Continuing the discussion from What are some reasons that we square the differences?:
Hi, from my perspective, how to define a proper loss function is an important topic in statistical modeling. In the context of linear regression, we do not have to use the square operation because the key point is to define a “distance” (which should be non-negative) between the predicted y and the actual y. The distance between y_predicted = 2 and y = 0 should be equal to y_predicted = 0 and y = 2. Following this idea,
- Using a square operation is one candidate way (which will be more sensitive to large differences between y_predicted and y). This becomes one kind of linear regression called the least-square regression (also called L2 regression in a more technical context). Due to the property of the square, it will be sensitive to outliers in the data (corresponding to those large deviations between y_predicted and y.)

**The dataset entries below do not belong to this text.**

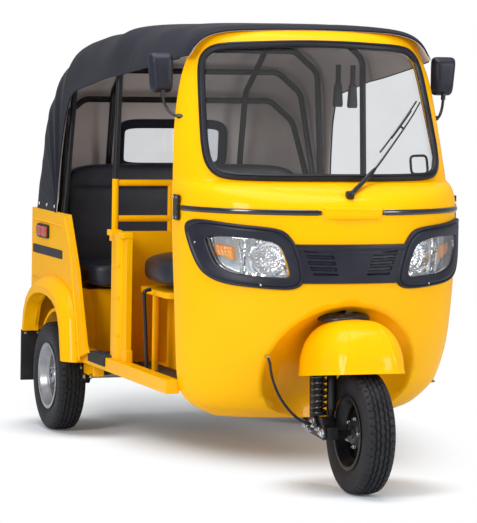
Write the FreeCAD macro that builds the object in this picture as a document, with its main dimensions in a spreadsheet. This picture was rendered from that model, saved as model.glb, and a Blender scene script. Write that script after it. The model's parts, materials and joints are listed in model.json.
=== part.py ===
import FreeCAD, Part
import math
import os
import re
import Sketcher

# A three-wheeled auto rickshaw, in millimetres.
# The front faces minus Y, plus X is the vehicle's left side, plus Z is up.
# The origin is on the ground, under the middle of the outside box.

os.makedirs("parts", exist_ok=True)
doc = FreeCAD.newDocument("AutoRickshaw")
sheet = doc.addObject("Spreadsheet::Sheet", "Sizes")

# Driving sizes: name, value, what it measures.
SIZES = [
    ("front_axle_y", -1080, "front axle from the middle of the vehicle"),
    ("rear_axle_y", 905, "rear axle from the middle of the vehicle"),
    ("rear_wheel_x", 584, "middle of a rear tyre from the centre plane"),
    ("tyre_radius", 228, "outer radius of every tyre"),
    ("tyre_half_width", 58, "half the tyre's section width"),
    ("bead_radius", 128, "radius where the tyre sits on its rim"),
    ("flange_radius", 138, "outer radius of the rim flange"),
    ("rim_half_width", 48, "half the width between the rim flanges"),
    ("tyre_wall", 11, "thickness of the tyre's wall"),
    ("rim_sheet", 5, "thickness of the rim's sheet"),
    ("hub_radius", 62, "radius of a rear brake drum"),
    ("front_hub_radius", 48, "radius of the front hub"),
    ("axle_radius", 11, "radius of the front axle"),
    ("rake_angle", 22, "lean of the steering axis from upright"),
    ("steer_ground_y", -1135, "where the steering axis meets the ground"),
    ("column_radius", 17, "radius of the steering column"),
    ("head_tube_radius", 30, "outer radius of the head tube"),
    ("head_tube_low", 700, "height of the head tube's lower end"),
    ("head_tube_high", 850, "height of the head tube's upper end"),
    ("column_top", 970, "height of the steering column's top"),
    ("bar_half_width", 250, "half the handlebar's width"),
    ("bar_radius", 12, "radius of the handlebar's tube"),
    ("cowl_skin", 18, "thickness of the cowl's wall"),
    ("cowl_foot", 240, "height of the cowl's lower edge"),
    ("shelf_low", 1040, "height where the cowl turns back under the windshield"),
    ("shelf_high", 1128, "height of the windshield's lower edge"),
    ("cowl_top", 1706, "height of the yellow visor's top"),
    ("recess_side", 408, "half width of the wheel recess"),
    ("recess_depth", 440, "half length of the wheel recess"),
    ("recess_height", 365, "half height of the wheel recess"),
    ("recess_y", -1130, "centre of the wheel recess, lengthwise"),
    ("recess_z", 345, "centre of the wheel recess, height"),
    ("pane_low_half", 462, "half width of the windshield opening at its foot"),
    ("pane_high_half", 434, "half width of the windshield opening at its top"),
    ("pane_low", 1146, "height of the windshield opening's foot"),
    ("pane_high", 1622, "height of the windshield opening's top"),
    ("pane_crown", 18, "rise of the windshield's top edge at the middle"),
    ("pane_corner", 70, "corner radius of the windshield opening"),
    ("seal_width", 22, "width of the black gasket round the windshield"),
    ("strip_height", 21, "height of the black trim strip"),
    ("strip_z", 1038, "height of the trim strip's upper edge"),
    ("strip_gap_half", 122, "half the gap between the two strips"),
    ("bezel_depth", 12, "how far the lamp surrounds stand off the cowl"),
    ("lens_depth", 7, "how far the lamp glass stands off the cowl"),
    ("lamp_depth", 44, "how deep the lamps reach behind the cowl's outside"),
    ("pad_depth", 4, "how far the blank pad between the strips stands off the cowl"),
    ("slat_gap", 12, "height of each opening between the grille's slats"),
    ("slat_pitch", 22, "height from one opening in the grille to the next"),
    ("floor_z", 350, "height of the floor's upper face"),
    ("floor_sheet", 16, "thickness of the floor"),
    ("floor_back", 660, "rear end of the flat floor"),
    ("sill_out", 590, "outer face of the right sill from the centre plane"),
    ("sill_in", 535, "inner face of both sills from the centre plane"),
    ("sill_low", 322, "height of the right sill's lower face"),
    ("sill_high", 376, "height of the sills' upper face"),
    ("jamb_y", -575, "rear edge of the cowl at the doors"),
    ("post_front_y", 40, "front edge of the door post"),
    ("post_back_y", 250, "rear edge of the door post"),
    ("post_top", 880, "height of the door post's pressed part"),
    ("tube_radius", 13, "radius of the frame tubes"),
    ("hoop_y", 290, "middle hoop of the hood, lengthwise"),
    ("belt_z", 920, "height of the body's belt line"),
    ("body_side_x", 612, "body side at the belt line"),
    ("body_back_y", 1262, "rear face of the body"),
    ("body_sheet", 14, "thickness of the rear body's walls"),
    ("arch_radius", 290, "radius of the wheel arch opening"),
    ("arch_flare", 52, "how far the arch lip stands off the body side"),
    ("seat_half", 480, "half width of the driver's bench"),
    ("bench_half", 545, "half width of the passenger bench"),
    ("bench_front_y", 560, "front edge of the passenger cushion"),
    ("bench_top", 735, "top of the passenger cushion"),
    ("backrest_top", 1123, "top of the passenger backrest"),
    ("backrest_y", 985, "front face of the passenger backrest at its foot"),
    ("hood_skin", 12, "thickness of the hood's cloth and lining"),
    ("hood_pivot_y", 880, "where the hood's rear sections fan out from, lengthwise"),
    ("guard_half_width", 166, "half width of the front mudguard"),
    ("guard_half_length", 227, "half length of the front mudguard"),
    ("guard_y", -979, "middle of the front mudguard's lower edge, lengthwise"),
    ("guard_foot", 429, "height of the middle of the front mudguard's lower edge"),
    ("guard_rise", 204, "height of the front mudguard's dome"),
    ("guard_tilt", 7, "how far the front mudguard's nose is tipped up, in degrees"),
    ("guard_sheet", 5, "thickness of the front mudguard"),
    ("leg_x", 118, "front fork leg from the centre plane"),
    ("shaft_radius", 15, "radius of a rear drive shaft"),
    ("running_gap", 0.05, "clearance of a shaft in its bore"),
    ("crown_z", 552, "height of the fork crown on the steering axis"),
    ("spring_foot", 280, "height of the front spring's lower seat"),
    ("spring_top", 508, "height of the front spring's upper seat"),
    ("spring_radius", 31, "outer radius of the front spring"),
    ("rail_x", 250, "frame rail from the centre plane"),
    ("rail_front", -570, "front end of the frame rails"),
    ("rail_back", 1230, "rear end of the frame rails"),
    ("rail_width", 50, "width of a frame rail"),
    ("rail_height", 60, "height of a frame rail"),
    ("tie_width", 50, "width of a cross tie"),
    ("engine_y", 850, "front face of the engine"),
    ("engine_long", 320, "length of the engine"),
    ("floor_left", 470, "floor's edge behind the cowl's left side"),
    ("sill_left_width", 20, "width of the left sill"),
    ("bench_foot", 614, "height of the passenger cushion's underside"),
    ("bow_foot", 1090, "height where the middle hoop meets the door post"),
    ("lid_half", 370, "half width of the rear lid"),
    ("lid_low", 420, "height of the rear lid's lower edge"),
    ("lid_high", 702, "height of the rear lid's upper edge"),
    ("housing_radius", 270, "inner radius of a rear wheel's housing"),
    ("housing_sheet", 14, "thickness of a rear wheel's housing"),
    ("housing_x", 506, "inner side of a rear wheel's housing from the centre plane"),
    ("damper_radius", 12, "radius of the front damper"),
    ("bumper_radius", 18, "radius of the rear bumper's bar"),
    ("bumper_half", 430, "half the rear bumper's length"),
    ("vehicle_back", 1323, "rear end of the whole vehicle"),
    ("hose_radius", 5, "radius of the brake hose"),
]
NAMES = {row[0] for row in SIZES}
for index, (alias, value, note) in enumerate(SIZES, start=1):
    sheet.set("A%d" % index, note)
    sheet.set("B%d" % index, str(value))
    sheet.setAlias("B%d" % index, alias)
doc.recompute()

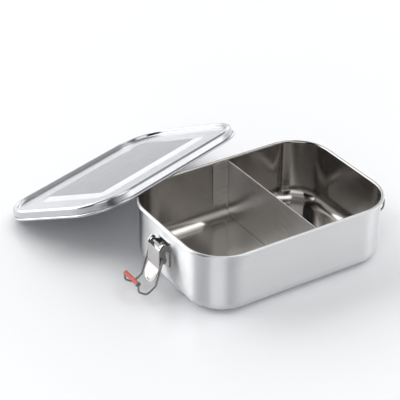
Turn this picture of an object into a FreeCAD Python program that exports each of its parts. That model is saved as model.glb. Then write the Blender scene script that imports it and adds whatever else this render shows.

- We can also use absolute value, which will be less sensitive to those large deviations and become more robust to outliers. This is related to the least-absolute regression (also called L1 regression). If you are interested, please turn to the following link:
Of course, we are not saying L1 regression must be better than L2 regression due to its robustness. There are always some trade-offs involved and sometimes we still prefer to use L2 regression (e.g. it has nicer properties when coming to the form of the solution to the regression). Furthermore, this is not the end of the story, we can also define other distances to form other regression models. Therefore, we should not restrict our imagination and feel free to explore these variations.
Also, feel free to leave your comments and thoughts on this topic.